The material below holds a span beginning at the line with "Reconstruct the object" and ending at the line with "21, 18.5, 15.5]". Quote that span exactly, both ends included, and only that span.

Modeling code records
━━━━━━
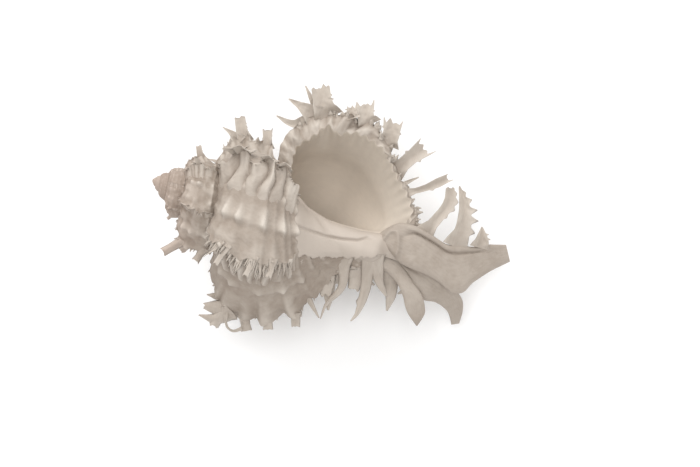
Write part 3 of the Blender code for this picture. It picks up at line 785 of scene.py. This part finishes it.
def frills(cast, varix, number):
    """Small scales of chance sizes along a flange's edge, from a seeded generator."""
    chance = np.random.default_rng(500 + number)
    count, length = varix.frills
    limit = float(covered_to(varix.angle)) * (0.9 if varix.angle > -360 else 0.75)
    forward = math.tan(math.radians(varix.lean))
    for share in np.sort(chance.uniform(0.06, min(limit, varix.ends - 0.08), count)):
        crest, away = crest_point(varix, share)
        start = crest - away * 0.9
        way = away + np.array([chance.normal(0, 0.22), 0, forward + chance.normal(0, 0.3)])
        reach = length * chance.uniform(0.5, 1.3) * (0.55 + 0.45 * float(eased((share - 0.14) / 0.14)))
        tip = start + way / np.linalg.norm(way) * (reach + 0.9)
        middle = (start + tip) / 2 + chance.normal(0, 0.15, 3) + away * 0.2 * forward
        base = chance.uniform(0.9, 2) * (1 + 0.08 * max(0, length - 2))
        shape = Frond([], (base, 0.75 * base, 0.25))
        blade(cast, varix.angle, np.array([start, middle, tip]), shape, number + share, 7, 3, 0.7, depth=0.6)


def grow_fronds(name, first, last, rows, cols):
    """Every frond of the varices between two angles, as one piece."""
    cast = Cast()
    for number, varix in enumerate(VARICES):
        if not first < varix.angle <= last:
            continue
        for place, (frond, length) in enumerate(varix.fronds.items()):
            scale = min(1, 0.4 + 0.6 * length) * varix.wide
            depth = 0.6 if varix.angle == 0 or frond in CANAL_FRONDS else 2
            blade(cast, varix.angle, frond_line(varix, frond), FRONDS[frond], number * 17 + place, rows, cols,
                  scale=scale, depth=depth)
        frills(cast, varix, number)
    cast.made(name)


def grow_neck_blades():
    """The long blades below the inner lip, as one piece."""
    cast = Cast()
    for number, shape in enumerate(NECK_BLADES):
        blade(cast, 0, np.array(shape.line), shape, 300 + number, 34, 9, 1.2)
    cast.made("neck_blades")


# The aperture


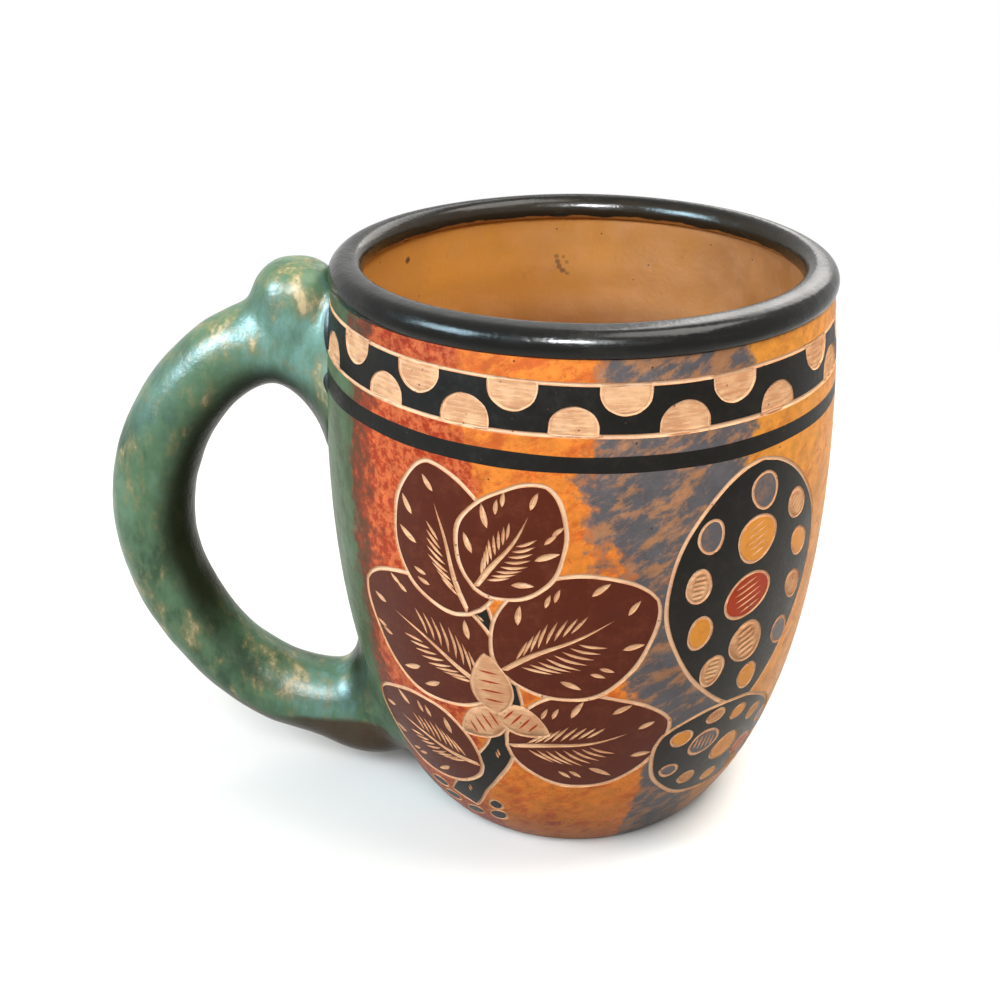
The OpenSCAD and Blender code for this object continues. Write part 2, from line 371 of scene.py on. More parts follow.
def nick(x, y, turn, long, half):
    """A short drop-shaped cut."""
    t = np.linspace(-0.5, 0.5, 7)
    line = np.stack([t * long, 0.12 * long * (0.25 - t * t)], 1)
    return stroke(rotated(line, turn) + (x, y), half)


# The motifs. Tables here are in millimetres and degrees.

STEP = 0.8 * MM


def blade(long, wide, bend, lean, full, swing, seed):
    """Edge of a long shape from (0, 0) up +Y, and its points by shares of length and half width."""
    t = np.linspace(0, 1, 60)
    mid = np.stack([bend * long * t * t, long * t], 1)
    half = wide / 2 * np.sin(math.pi * t ** lean) ** full
    side = sideways(mid) * half[:, None]

    def inside(along, across):
        return np.array([np.interp(along, t, mid[:, k]) for k in (0, 1)]) + across * np.array(
            [np.interp(along, t, side[:, k]) for k in (0, 1)])
    return drawn(evenly(hem(mid, half), STEP, closed=True), swing, seed), inside


def leaf(long, wide, bend, seed, piece):
    """A broad leaf with a midrib, side veins and nicks round its edge."""
    edge, inside = blade(long, wide, bend, 0.86, 0.62, 0.25 * MM, seed)
    rib = np.array([inside(a, 0.03 * math.sin(9 * a)) for a in np.linspace(0.0, 0.74, 18)])
    marks = [stroke(rib, 0.5 * MM, (0.8, 1, 0.8, 0.6, 0.4, 0))]
    for hand in (-1, 1):
        for k in range(8):
            a, far = 0.13 + 0.052 * k, 0.5 - 0.03 * abs(k - 3) - (0.12 if hand > 0 else 0)
            vein = curve([inside(a, hand * 0.1), inside(a + 0.05, hand * far * 0.6),
                          inside(a + 0.13, hand * far)], 0.7 * MM)
            marks.append(stroke(vein, 0.27 * MM))
        for k in range(3):
            a = 0.3 + 0.22 * k + 0.03 * math.sin(seed + 3 * k)
            here, there = inside(a, hand * 0.7), inside(a + 0.08, hand * 0.95)
            way = math.atan2(*(there - here)[::-1])
            if (k + seed) % 3 == 1:
                marks += [nick(*(here + (0, d * MM)), way, 2.6 * MM, 0.4 * MM) for d in (-0.9, 0.9)]
            else:
                marks.append(nick(*here, way, (3.7 + 0.5 * (k % 2)) * MM, 0.56 * MM))
    marks.append(nick(*inside(0.86, 0.1), math.pi / 2 + 0.3, 3.2 * MM, 0.5 * MM))
    return Motif(edge, "maroon", piece, marks).outlined(seed)


def husk(x, y, turn, long, wide):
    """A pointed bract scraped bare, with a few rust strokes left standing in it."""
    t = np.linspace(0, 1, 30)
    half = wide / 2 * np.sin(math.pi * t ** 0.8) ** 0.8
    flat = np.vstack([np.stack([half, long * t], 1), np.stack([-half, long * t], 1)[::-1][1:-1]])
    lay = placed(x, y, turn)
    made = [Motif(lay(evenly(flat, STEP, closed=True)), "bare", "husks").outlined(turn, 0.7)]
    for k in range(4):
        up = (0.22 + 0.16 * k) * long
        reach = 0.62 * np.interp(up / long, t, half)
        line = np.stack([np.linspace(-reach, reach, 5), up + np.linspace(0.3, -0.3, 5) * MM], 1)
        made.append(Motif(lay(stroke(line, 0.22 * MM).loops[0]), "rust", "hatching"))
    return made


def oval(x, y, wide, tall, turn, paint_name, piece, seed, hatched=False):
    """A small outlined oval, scraped with a few strokes if it is hatched."""
    count = max(10, int(math.pi * (wide + tall) / 2 / (0.6 * MM)))
    a = np.linspace(0, 2 * math.pi, count, endpoint=False)
    swing = 1 + 0.05 * unsteady(count, seed, (2, 3))
    flat = np.stack([wide / 2 * np.cos(a), tall / 2 * np.sin(a)], 1) * swing[:, None]
    marks = []
    for k in range(-2, 3) if hatched else ():
        reach = 0.62 * math.sqrt(1 - (k / 3.2) ** 2) * wide / 2
        t = np.linspace(-1, 1, 6)
        line = np.stack([t * reach, k * tall * 0.15 + 0.12 * MM * t], 1)
        marks.append(stroke(rotated(line, turn) + (x, y), 0.17 * MM))
    return Motif(rotated(flat, turn) + (x, y), paint_name, piece, marks).outlined(seed, 0.72)


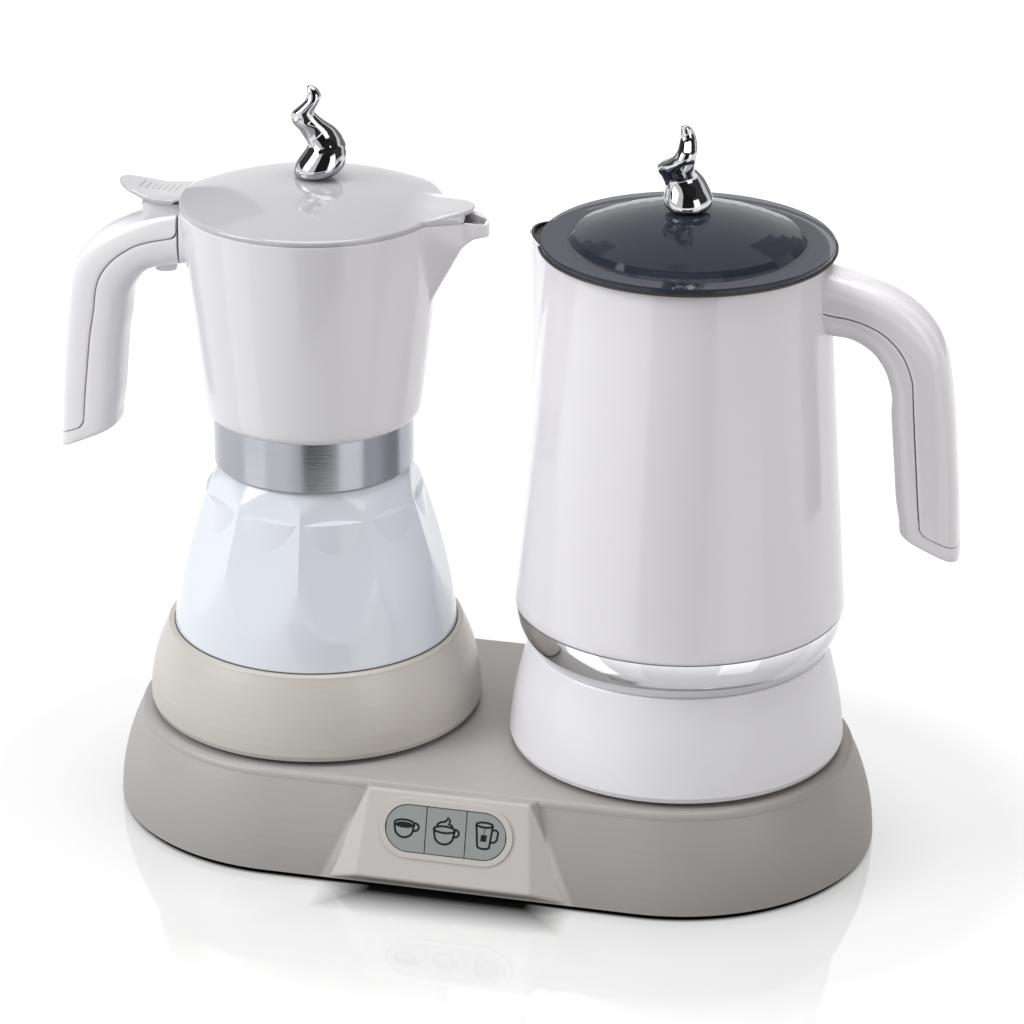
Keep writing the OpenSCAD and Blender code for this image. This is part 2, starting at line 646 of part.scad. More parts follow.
module coffee_column() color([0.9, 0.9, 0.89]) at_moka() difference() {
  union() {
    rod(column_flange_r, web_z + web_t, jug_floor_z);
    rod(column_r, web_z + web_t, jug_floor_z + 4);
    translate([0, 0, jug_floor_z + 4]) cylinder(r1 = column_r, r2 = column_r - 2, h = column_h - 4);
    translate([0, 0, jug_floor_z + column_h]) cylinder(r1 = column_r - 2, r2 = 2, h = 3);
  }
  rod(column_bore, web_z, jug_floor_z + column_h - 6);
  translate([0, 0, jug_floor_z + column_h - 6]) for (a = [0, 90]) rotate([90, 0, a])
    translate([0, 0, -column_r]) cylinder(r = 1.8, h = 2 * column_r, $fn = 24);
}

// Moka jug with its beak and the bracket of the lid's hinge
jug_bulge = 1.4;
jug_lean = -(jug_top_r - jug_bottom_r + jug_bulge);
jug_edge = 3;
jug_floor_t = 3;
function jug_r(z) = lean_r(jug_bottom_r, jug_lean, jug_bulge, (z - jug_floor_z) / jug_h);
module jug_blank(grow) rotate_extrude() polygon(concat(
  [[0, jug_floor_z]],
  arc_pts(jug_bottom_r - jug_edge + 0.3, jug_floor_z + jug_edge, jug_edge + grow, -90, -10, 4),
  [for (i = [1 : 10]) let (z = jug_floor_z + jug_edge + (jug_h - jug_edge) * i / 10) [jug_r(z) + grow, z]],
  [[0, jug_rim_z]]
));
beak_low = 36;
beak_bend = 10;
mouth_r = beak_reach - 7.8;
module slab(x, half_w, z0, z1) translate([x, -half_w, z0]) cube([1, 2 * half_w, z1 - z0]);
module beak_outer() {
  hull() {
    slab(jug_r(jug_rim_z - beak_low) - 1.6, 3, jug_rim_z - beak_low, jug_rim_z - beak_low + 1);
    slab(jug_top_r - 4.5, beak_half_w, jug_rim_z - 4, jug_rim_z);
    slab(mouth_r - 2.4, mouth_half_w, jug_rim_z - beak_bend, jug_rim_z);
  }
  hull() {
    slab(mouth_r - 2.6, mouth_half_w, jug_rim_z - beak_bend, jug_rim_z);
    slab(mouth_r + 1.9, mouth_half_w - 1.7, jug_rim_z - 6.4, jug_rim_z);
  }
  hull() {
    slab(mouth_r + 1.8, mouth_half_w - 1.8, jug_rim_z - 6.5, jug_rim_z - 0.1);
    slab(mouth_r + 4.8, mouth_half_w - 3.1, jug_rim_z - 6.7, jug_rim_z - 2.1);
    slab(beak_reach - 1, mouth_half_w - 5.6, jug_rim_z - 7.6, jug_rim_z - 6);
  }
}
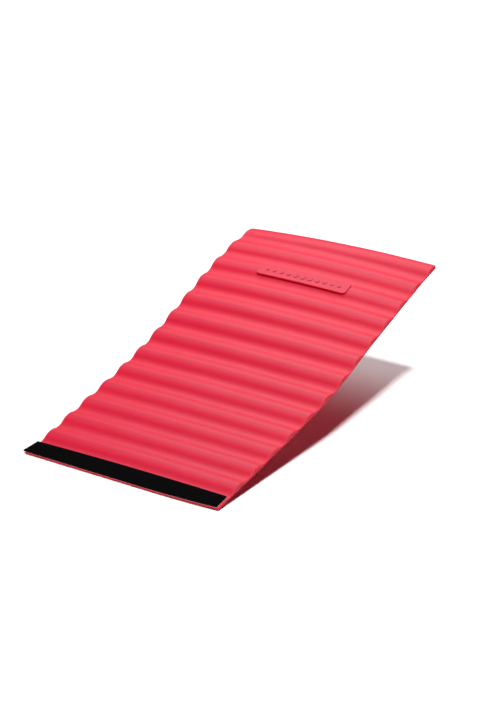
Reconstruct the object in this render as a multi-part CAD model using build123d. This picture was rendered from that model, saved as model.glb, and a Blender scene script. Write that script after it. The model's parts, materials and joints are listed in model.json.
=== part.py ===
from build123d import *
import os
from math import asin, atan, cos, degrees, radians, sin, tan

# A ridged foam wrap that closes round a foam exercise roller.
# The sheet is flat underneath and waved on top. Its ridges run along X, and it is bent only
# across its thin valleys, so each ridge is a segment of its own, hinged to the next one along
# the underside of the valley between them. X is the width, +Y leads from the front edge to the
# far edge, +Z is up. The front edge stands on the floor at z = 0. All sizes are millimetres.

# Driving dimensions: the foam sheet
WIDTH = 285.0
PITCH = 37.5
RIDGES = 12
FRONT_LAND = 27.5
FAR_LAND = 30.0
VALLEY_THICKNESS = 2.2
RIDGE_HEIGHT = 4.2
CREST_TO_VALLEY_RADIUS = 1.3
HINGE_GAP = 0.36
CORNER_RADIUS = 1.5

# The slope in degrees of the front land, of each ridge and of the far land: the sheet rises
# from its front edge, steepest near the far end
ANGLES = [12.5, 15, 15, 15, 15, 17, 19, 21, 22, 22, 22, 21, 18.5, 15.5]

# The two halves of the hook and loop closure
TAPE_WIDTH = 25.0
TAPE_EDGE_MARGIN = 1.0
TAPE_SIDE_MARGIN = 3.0
TAPE_SELVEDGE = 1.0
ADHESIVE_THICKNESS = 0.15
HOOK_BACKING_THICKNESS = 0.7
HOOK_HEIGHT = 1.1
LOOP_BACKING_THICKNESS = 0.6
LOOP_HEIGHT = 0.8

# The raised badge on the eleventh ridge: its flat top stands this far above the crest
BADGE_RIDGE = 11
BADGE_LENGTH = 137.0
BADGE_DEPTH = 21.0
BADGE_HEIGHT = 0.9
BADGE_CORNER_RADIUS = 5.0
BADGE_OFFSET = -3.0
MARK_COUNT = 11
MARK_SPACING = 11.0
MARK_SMALLEST = 4.0
MARK_LARGEST = 8.0
MARK_HEIGHT = 0.8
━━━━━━
* [TASK SOLUTION]
Reconstruct the object in this render as a multi-part CAD model using build123d. This picture was rendered from that model, saved as model.glb, and a Blender scene script. Write that script after it. The model's parts, materials and joints are listed in model.json.
=== part.py ===
from build123d import *
import os
from math import asin, atan, cos, degrees, radians, sin, tan

# A ridged foam wrap that closes round a foam exercise roller.
# The sheet is flat underneath and waved on top. Its ridges run along X, and it is bent only
# across its thin valleys, so each ridge is a segment of its own, hinged to the next one along
# the underside of the valley between them. X is the width, +Y leads from the front edge to the
# far edge, +Z is up. The front edge stands on the floor at z = 0. All sizes are millimetres.

# Driving dimensions: the foam sheet
WIDTH = 285.0
PITCH = 37.5
RIDGES = 12
FRONT_LAND = 27.5
FAR_LAND = 30.0
VALLEY_THICKNESS = 2.2
RIDGE_HEIGHT = 4.2
CREST_TO_VALLEY_RADIUS = 1.3
HINGE_GAP = 0.36
CORNER_RADIUS = 1.5

# The slope in degrees of the front land, of each ridge and of the far land: the sheet rises
# from its front edge, steepest near the far end
ANGLES = [12.5, 15, 15, 15, 15, 17, 19, 21, 22, 22, 22, 21, 18.5, 15.5]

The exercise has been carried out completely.